Fourthly, even if Garland is right in his assertion that analysts are not serving clients well, and that clients do not want to hear contrary opinions, how is this different to any other time? ‘Don’t shoot the messenger’ points exactly to the days when unpopular news could cost you your life. Last year, only two Aqute analysts were shot for presenting unpopular slides. In fact, although my understanding of business history is zero, I would bet that the internet age is the most disruptive business period in a long while. Even where companies fail it is not for want of trying. So there must be more disruptive executives than ever before. Surely that must mean analysts are being asked to support more disruptive decisions than ever before (unless the disruptors are too busy disrupting to hire analysts).
Politics does not render competitive intelligence useless
Finally, Garland argues that competitive intelligence is pointless. There isn’t much competitiveness anyway, he says, because the manipulation of markets by governments overrides any free market.
Well, perhaps.
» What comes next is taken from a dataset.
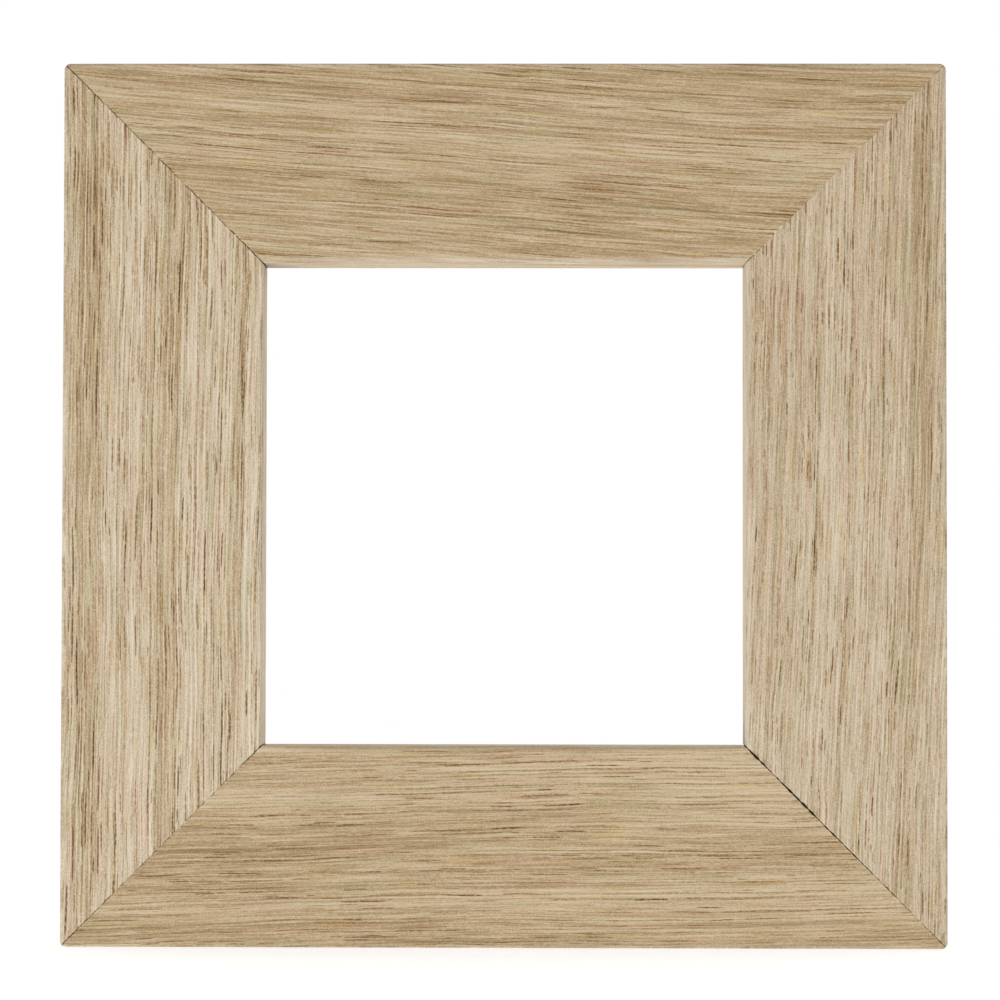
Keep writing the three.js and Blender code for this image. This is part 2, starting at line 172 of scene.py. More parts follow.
rail_low, rail_high = box_mm("rail_bottom")
mounts = {mount["name"]: Vector(mount["pos_m"]) / MM for mount in frame["record"]["mounts"]}
HALF_SIDE = cad_box[1].x / MM
CENTRE = Vector((0, 0, HALF_SIDE))
RAIL_WIDTH = rail_high.z
FRONT_Y = rail_low.y
BACK_Y = rail_high.y
LIP_Y = mounts["tile_ledge"].y
REBATE_A = mounts["tile_floor"].z


# Meshes


def add_object(name, mesh):
    piece = bpy.data.objects.new(name, mesh)
    bpy.context.scene.collection.objects.link(piece)
    return piece


def solid(name, points, faces, matrix=Matrix()):
    """A closed mesh from points in millimetres, placed by a matrix that is in millimetres too."""
    build = bmesh.new()
    corners = [build.verts.new((matrix @ Vector(point)) * MM) for point in points]
    for face in faces:
        build.faces.new([corners[i] for i in face])
    bmesh.ops.recalc_face_normals(build, faces=build.faces)
    mesh = bpy.data.meshes.new(name)
    build.to_mesh(mesh)
    build.free()
    return add_object(name, mesh)


def lofted(rings):
    """The points and faces of a body between rings of points, closed by a face at each end."""
    points = [point for ring in rings for point in ring]
    size = len(rings[0])
    faces = [list(range(size)), list(range(len(points) - size, len(points)))]
    for ring in range(len(rings) - 1):
        for i in range(size):
            near = ring * size
            far = near + size
            j = (i + 1) % size
            faces.append((near + i, near + j, far + j, far + i))
    return points, faces


def turned(levels, steps):
    """Rings about the Y axis, from pairs of height and radius. A radius may be a function of the angle."""
    rings = []
    for y, radius in levels:
        ring = []
        for i in range(steps):
            angle = math.tau * i / steps
            reach = radius(angle) if callable(radius) else radius
            ring.append((reach * math.cos(angle), y, reach * math.sin(angle)))
        rings.append(ring)
    return lofted(rings)


def smooth(piece, sharp_degrees):
    mesh = piece.data
    mesh.polygons.foreach_set("use_smooth", [True] * len(mesh.polygons))
    mesh.set_sharp_from_angle(angle=math.radians(sharp_degrees))


def cut(piece, cutters):
    """Takes the cutters out of the piece, and deletes them."""
    for cutter in cutters:
        modifier = piece.modifiers.new("cut", "BOOLEAN")
        modifier.operation = "DIFFERENCE"
        modifier.solver = "EXACT"
        modifier.object = cutter
    bpy.context.view_layer.update()
    evaluated = piece.evaluated_get(bpy.context.evaluated_depsgraph_get())
    old_mesh = piece.data
    new_mesh = bpy.data.meshes.new_from_object(evaluated)
    piece.modifiers.clear()
    piece.data = new_mesh
    new_mesh.name = piece.name
    bpy.data.meshes.remove(old_mesh)
    for cutter in cutters:
        bpy.data.meshes.remove(cutter.data)


def break_edges(piece, width, segments=2):
    """Bevels every edge that turns by more than 50 degrees."""
    build = bmesh.new()
    build.from_mesh(piece.data)
    limit = math.radians(50)
    edges = [edge for edge in build.edges if edge.is_manifold and edge.calc_face_angle() > limit]
    bmesh.ops.bevel(
        build,
        geom=edges,
        offset=width * MM,
        segments=segments,
        profile=0.5,
        affect="EDGES",
        clamp_overlap=True,
    )
    build.to_mesh(piece.data)
    build.free()


def quarter_turn(side):
    return Matrix.Translation(CENTRE) @ Matrix.Rotation(math.radians(SIDES[side]), 4, "Y")


def spread(start, end, count):
    return [start + (end - start) * i / count for i in range(count + 1)]


# Rails. A point of a rail has a, its distance in from the outer edge, and y, its depth.


def arc(a, y, radius, start_degrees):
    points = []
    for i in range(ROUND_STEPS + 1):
        angle = math.radians(start_degrees + 90 * i / ROUND_STEPS)
        points.append((a + radius * math.cos(angle), y + radius * math.sin(angle)))
    return points


def rail_section(outer_round, inner_round, depth=0.0):
    """The moulding's outline from the back's outer edge, round by the front, to the back again.

    For the floor of a groove its front is moved in by a depth, and its other faces by a little.
    """
    hold = EDGE_HOLD
    margin = min(depth, SIDE_GROOVE_DEPTH)
    side, front, back = margin, FRONT_Y + depth, BACK_Y - margin
    lip_side, lip_back, rebate_side = RAIL_WIDTH - margin, LIP_Y - margin, REBATE_A - margin
    outer, inner = side + outer_round, lip_side - inner_round
    section = [(side, y) for y in spread(back - BACK_ROUND - hold, front + outer_round + hold, 6)]
    section += arc(outer, front + outer_round, outer_round, 180)
    section += [(a, front) for a in spread(outer + hold, inner - hold, FRONT_CUTS)]
    section += arc(inner, front + inner_round, inner_round, 270)
    section += [(lip_side, y) for y in spread(front + inner_round + hold, lip_back - REBATE_ROUND - hold, 4)]
    section += arc(lip_side - REBATE_ROUND, lip_back - REBATE_ROUND, REBATE_ROUND, 0)
    section.append((rebate_side, lip_back))
    section += [(rebate_side, y) for y in spread(lip_back + hold, back - REBATE_ROUND - hold, 3)]
    section += arc(rebate_side - REBATE_ROUND, back - REBATE_ROUND, REBATE_ROUND, 0)
    section += [(a, back) for a in spread(rebate_side - REBATE_ROUND - hold, side + BACK_ROUND + hold, 12)]
    section += arc(side + BACK_ROUND, back - BACK_ROUND, BACK_ROUND, 90)
    return section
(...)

I am not knowledgeable enough to argue that point. Let’s leave aside whether that is truer now than ever before. But even if true, political manipulation applies the same to you and your competitors (if it doesn’t, hire an analyst to tell you how the competitor is lobbying better than you are). It will still help you to know what new products your competitor will launch, what it will cost, what they will do next.
Competitive intelligence is not broken
Garland argues that clients are making poor decisions, that analysts are tagging along like sheep and that anyway it does not matter because there is no free market. His assumptions are wrong and his conclusions are wrong.
Every day companies are making risky decisions, entering new markets, inventing new products, fighting against their competitors in fascinating ways. And much of their intelligence, their models, their scenario planning, comes from analysts doing their job properly.